Insertion sort's best case is O(n) — when the array is already sorted, each element is compared once with its predecessor and never shifted. For 95% sorted data, only ~50 elements need to be shifted, and each shifts only a small distance. Total work ≈ n + 50 × avg_shift ≈ O(n). Bubble sort would also benefit but less efficiently (it still does multiple passes). Selection sort ALWAYS does n²/2 comparisons regardless of input — it can't exploit existing order.

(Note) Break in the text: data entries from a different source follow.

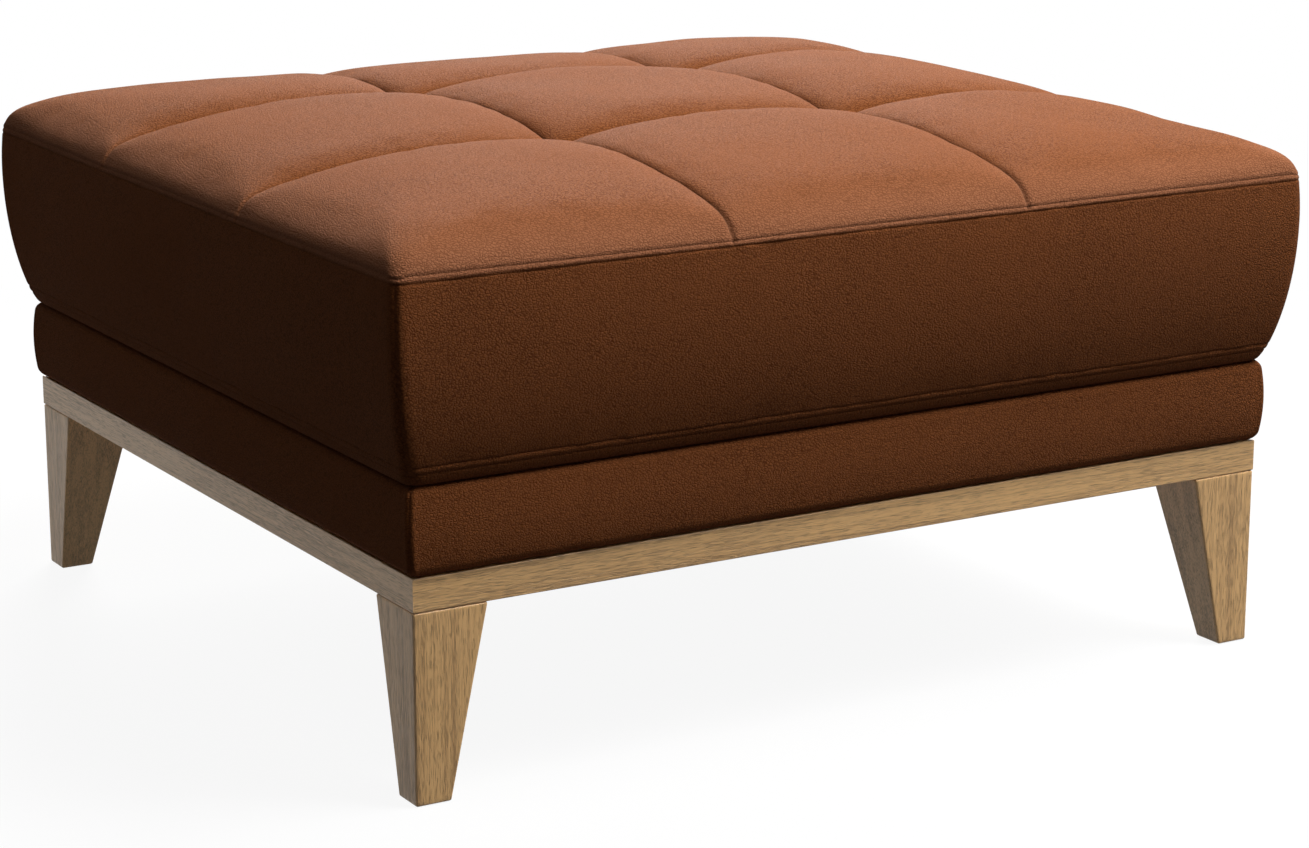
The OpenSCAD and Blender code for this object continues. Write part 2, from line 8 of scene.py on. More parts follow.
import bpy
import numpy as np
from bpy.props import FloatProperty, FloatVectorProperty, PointerProperty
from bpy.types import Operator, Panel, PropertyGroup
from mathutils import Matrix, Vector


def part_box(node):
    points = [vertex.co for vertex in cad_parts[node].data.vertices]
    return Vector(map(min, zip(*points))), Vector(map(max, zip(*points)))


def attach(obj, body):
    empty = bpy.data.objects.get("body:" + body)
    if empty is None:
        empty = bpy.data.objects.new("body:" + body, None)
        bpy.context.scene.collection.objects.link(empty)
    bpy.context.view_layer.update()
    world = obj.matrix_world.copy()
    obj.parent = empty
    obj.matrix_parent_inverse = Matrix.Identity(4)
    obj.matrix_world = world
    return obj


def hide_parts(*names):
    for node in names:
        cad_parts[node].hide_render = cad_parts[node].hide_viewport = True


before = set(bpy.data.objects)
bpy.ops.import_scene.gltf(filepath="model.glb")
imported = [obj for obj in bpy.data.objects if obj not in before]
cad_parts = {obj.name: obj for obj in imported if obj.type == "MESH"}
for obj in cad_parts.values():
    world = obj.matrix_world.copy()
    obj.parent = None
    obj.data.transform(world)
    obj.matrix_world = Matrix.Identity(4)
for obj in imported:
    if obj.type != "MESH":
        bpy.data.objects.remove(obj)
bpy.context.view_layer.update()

bl_info = {
    "name": "Footstool",
    "version": (1, 0, 0),
    "blender": (4, 5, 0),
    "location": "3D View > Sidebar > Footstool",
    "description": "Builds a quilted leather footstool on an oak plinth",
    "category": "Add Mesh",
}

SIDES = ("front", "right", "back", "left")
CORNERS = {"front_left": (0, 0), "front_right": (1, 0), "back_left": (0, 1), "back_right": (1, 1)}


def box_round(stem):
    """Lowest and highest corner of the four nodes that share a stem, one on each side."""
    boxes = [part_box(f"{stem}_{side}") for side in SIDES]
    return np.min([low for low, high in boxes], axis=0), np.max([high for low, high in boxes], axis=0)


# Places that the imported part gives
BOARDS_LOW, BOARDS_HIGH = box_round("rail")
BOXING_LOW, BOXING_HIGH = box_round("boxing")
HALF_W, HALF_D = BOARDS_HIGH[:2]
BOARD_Z, BOARD_TOP = BOARDS_LOW[2], BOARDS_HIGH[2]
BOARD_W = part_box("rail_front")[1].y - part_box("rail_front")[0].y
FOOT_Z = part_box("leg_front_left")[0].z
CREASE_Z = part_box("cushion_base")[0].z
LOWER_SEAM_Z, SEAM_Z = BOXING_LOW[2], BOXING_HIGH[2]
FOAM_LOW, FOAM_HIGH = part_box("foam_core")

# How far the top seam, the widest place and the band stand out of the plinth
SEAM_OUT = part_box("quilted_top")[1].x - HALF_W
WIDEST_OUT = BOXING_HIGH[0] - HALF_W
BAND_OUT = box_round("band_cover")[1][0] - HALF_W

# Half the width and depth of the cushion at its top seam
TOP_HALF_W, TOP_HALF_D = HALF_W + SEAM_OUT, HALF_D + SEAM_OUT


def number(name, default, description, **kind):
    """A number that a user may change."""
    return FloatProperty(name=name, default=default, description=description, **kind)


def metres(name, default, description):
    """A length that a user may change."""
    return number(name, default, description, unit="LENGTH", subtype="DISTANCE", precision=4)


def watts(name, default, description):
    """The power of a lamp, which a user may change."""
    return number(name, default, description, unit="POWER")


def colour(name, default, description):
    """A colour that a user may change."""
    return FloatVectorProperty(name=name, default=default, description=description, subtype="COLOR", size=3,
                               min=0, max=1)


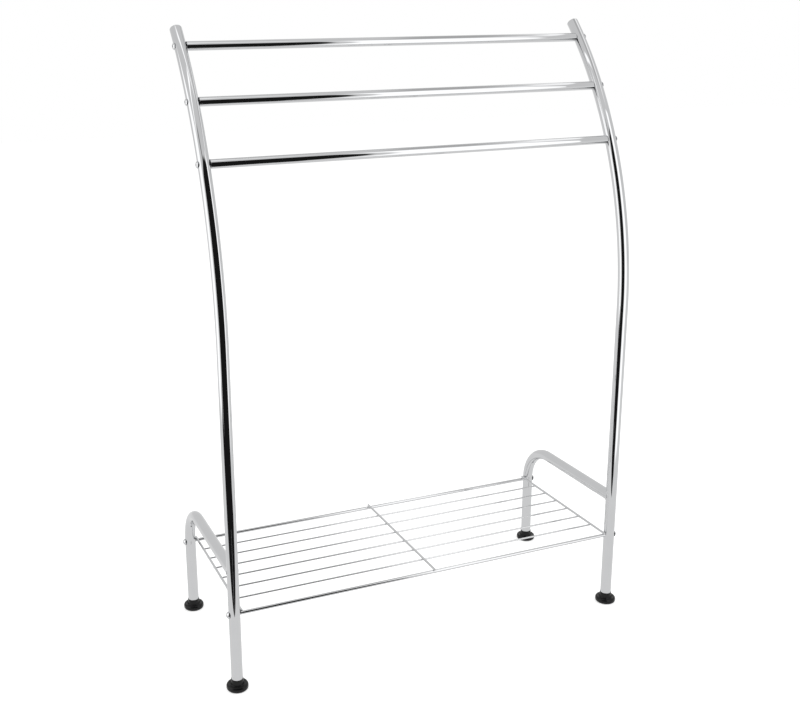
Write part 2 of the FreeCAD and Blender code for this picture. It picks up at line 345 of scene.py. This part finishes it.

In practice, quick sort wins because: (1) In-place: no O(n) auxiliary array → half the memory, (2) Cache-friendly: partitioning scans array sequentially → CPU prefetch works, (3) Smaller constant: simpler inner loop (one comparison + conditional swap vs merge's comparison + copy). Merge sort's advantage: guaranteed O(n log n) and stability. This is why production sorts often hybrid: Python's Timsort is merge sort + insertion sort. Java uses dual-pivot quicksort for primitives, merge sort for objects (stability).

Stability: if you sort a list of students by grade, stable sort preserves the alphabetical order among students with equal grades. Unstable sort might scramble them. For Objects, users often sort by one field while expecting other fields to maintain their prior order — stability matters. For primitives like int[] or double[], two elements with the same value are indistinguishable — stability is meaningless. So Java uses the faster (but unstable) quicksort. This is a thoughtful engineering tradeoff in the Java standard library.

When data exceeds RAM, disk I/O dominates. External merge sort minimizes disk accesses: Phase 1 creates ⌈100/8⌉ = 13 sorted runs. Phase 2 does a 13-way merge. Total disk I/O: 2 passes × 100GB = 200GB of sequential reads/writes. Quicksort requires random access (terrible for disk). Heap sort's random access pattern is even worse. Radix sort needs multiple passes over full data. External merge sort is why MapReduce's shuffle phase uses merge sort, and why databases use it for ORDER BY on large tables.